Sunday, January 18, 2009

William Blake's "The Tyger"

Blake’s poem “The Tyger” offers up many contradictions and paradoxes with Blakes view on industrialization . The tiger is a figure that he is enamored with throughout the poem,. describing it as " burning bright".He seems even more interested with god’s creation of his tiger rather than the lamb, in a sense questioning his existence. He poses the question “Did he who made the lamb make thee? The lamb a symbol of innocence and purity is something considered “good”. Yet on the other hand the tiger is something created by a “hammer” and “chain”, a product of industrialization. Yet Blake worships this product of industrialization rather than the pure lamb, conveying people's preoccupation with technological advancement over nature. The poem also contains with it a figure of a limp robotic tiger, almost to show the consequences of industrialization, and how people like the tiger are loosing themselves to it.

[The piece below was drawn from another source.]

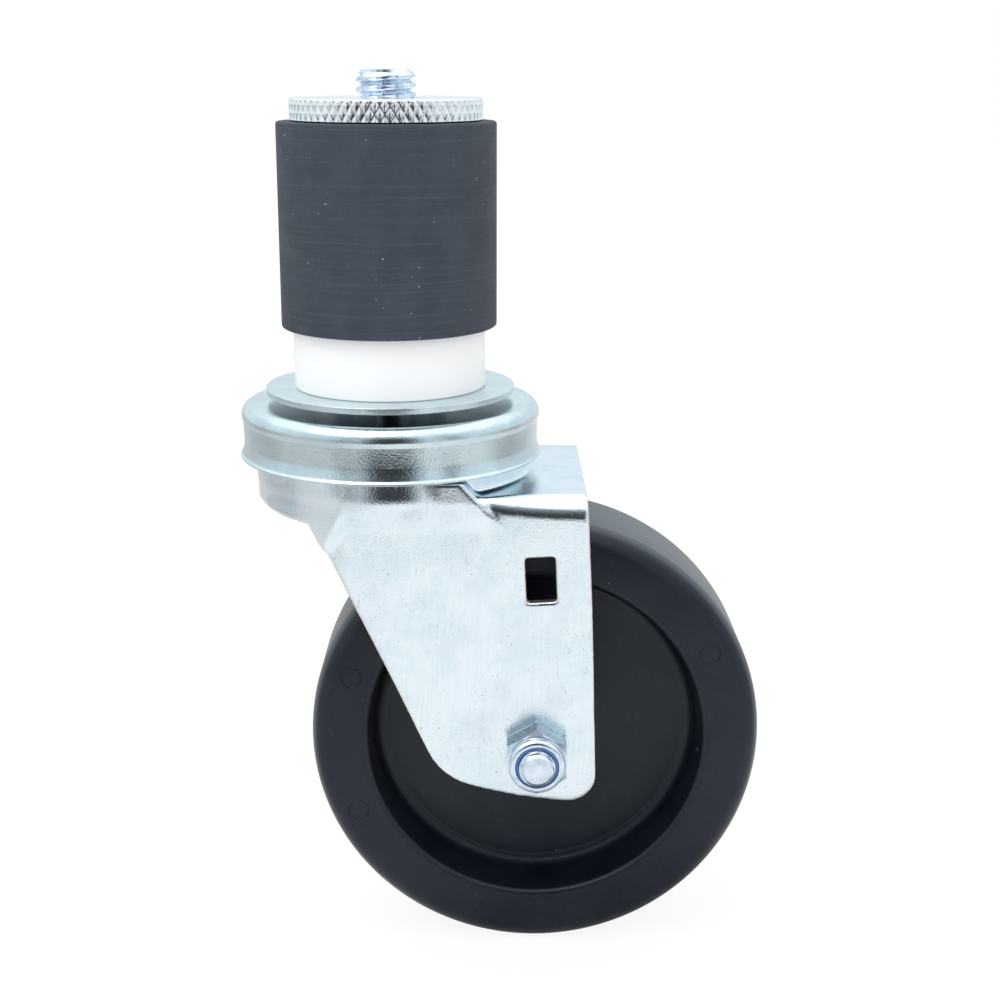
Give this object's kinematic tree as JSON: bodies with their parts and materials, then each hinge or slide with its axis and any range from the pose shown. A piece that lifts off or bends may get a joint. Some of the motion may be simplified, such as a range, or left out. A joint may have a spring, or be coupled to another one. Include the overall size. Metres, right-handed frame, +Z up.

The poem is in trochaic tetrameter, creating a rhythm similar to a child’s nursery rhyme. Rhyming couplets also make it as if almost the poem like many other nursery rhymes is created so children can easily repeat it. He also includes the same repetitive questions throughout the poem, much like the insistence of kids in asking adults the same questions. The ending paragraph also serves as a repetition of the first paragraph, furthering the poem’s simplistic structure. Yet within it the poem also asks complex questions, seemingly coming from the mind of Blake himself. Overall, "The Tyger" seems to serve as a cautionary tale for children, coming from the mind of Blake to try warn future generations of the consequences to industrilization.